Now, there are legitimate reasons for a system like Megaupload to not just nuke all versions of a file. Plenty of people use these lockers for legitimate storage of music and movies, and never share them with anyone, only using them to transfer data from one machine to another. Nuke all associated links to a file, and you wipe out all the legal users’ music too. It’s a complicated problem to solve, and would require a lot of traffic and use analytics that would compromise anonymity and probably raise more than a few privacy issues. Megaupload’s problem, though, was that it basically just ignored the problem completely. Mega’s solution to his tricky situation is that, since you encrypt files as you upload them, the service can honestly say it has no idea what you’re storing on its drives.
The cost and overhead of associating a different file for every upload is significant, but other services have done it for a while. Rapidshare never ran into the kinds of link-based problems that Megaupload did, despite a huge amount of lawsuits of its own. Combined with Mega’s considerable encryption, this should be as good a shield against piracy hawks for a site that’s basically entirely about piracy. Much more so than the flimsy buck-passing Terms of Service, at least. There will be other threats to the service—a group is already trying to shut down Mega’s finances—but no de-duping is one more finger in the dam.













What a ‘Mega’ load of bullshite.
You know you should probably take that Christmas hat off now. I’m sure you don’t want to accept it, but I’m afraid Christmas is over.
I’ve been thinking about this a lot. And now someone has pointed it out I feel the time has come. I will see you all on the other side.
Section 8 of the TOS:
“8. Our service may automatically delete a piece of data you upload or give someone else access to where it determines that that data is an exact duplicate of original data already on our service. In that case, you will access that original data.”
… or maybe they put that into the TOS as a legal bulwark, when in reality it’s impossible to enforce due to their encryption methods.
It isn’t impossible to enforce, it would actually be relatively easy. If many people all have the same file (Ubuntu 10.4 release for example) and all upload it to Mega. Mega will be able to identify they are they same because of the hashed encryption key, as the base files are identical image on the servers the hash will be the same, although they can’t view the content they can still see, and presume the file is the same.
(This may also cause a hash collision depending on how they are storing and indexing the files) – I don’t know encryption very well, nor do I pretend to, but I can see a possible way they implement it.
No. AFAIK that is not how this encryption works – identical files will appear completely different apart from their length, as the encryption keys are different for each user. Mega will have NO WAY of knowing what the users files contain. That’s the point.
This.
Ok, I haven’t looked seen much about the encryption they use. I know they don’t know what the files contain I only meant the hash may give them an idea.

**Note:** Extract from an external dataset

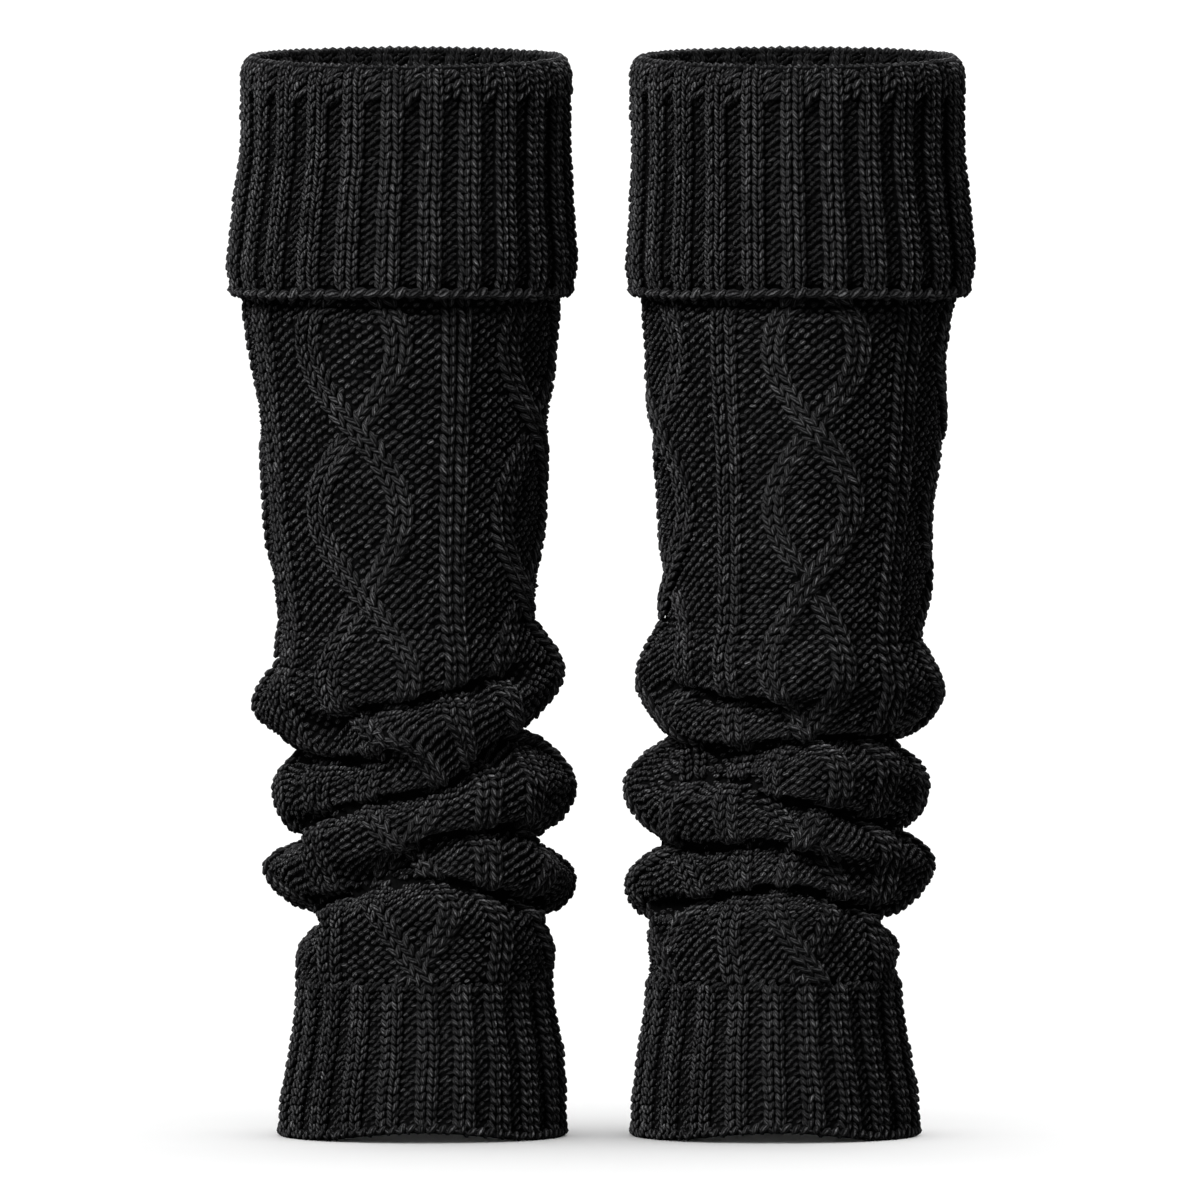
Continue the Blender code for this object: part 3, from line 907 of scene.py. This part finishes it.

Each person has two encryption keys, a private one and a public one. If to people share the same file with there public key the the system will match then and one copy will be deleted, if you use the private key then no matching will be done.
Surely the file itself is still encrypted differently though? I don’t think there’s any way to know that two files are the same unless you decrypt them.
Qwan, I think what you’re thinking of is checksum, not the encryption hash. Again though, since each file is encrypted differently, checksums won’t match.
once you have shared the public link they can be decrypted by using the public key, each file has its own public key.
So I upload a file, it uses my private key, somebody else uploads the file with there private key. I share it, it no longer uses my private key but uses a new public key that only that file uses.
If they then share there copy it won’t make a new public key it will instead switch to use the file I uploaded and that files own public key.
Isn’t the point of the article that Mega doesn’t do that?
it only does that once both people share the file, if you just keep it in our own private area it doesn’t.
But each file is encrypted differently, even though the original file is identical. The same public key can’t be used to decrypt two separately encrypted versions of the same file.
When you make a file public it decrypts it and recrypts it with a new key, if a second person makes the same file public then once it has decrypted it it sees that it already has a copy of this file (as it remembers the unencrypted checksum of the first file) and deletes the 2nd persons copy and gives then access to the first persons. The nobody is told this has happened won’t be told this has happened.
If you keep the file private then only you will ever be able to decrypt it and know its contents. Once it is make public then anyone with the download link can get it.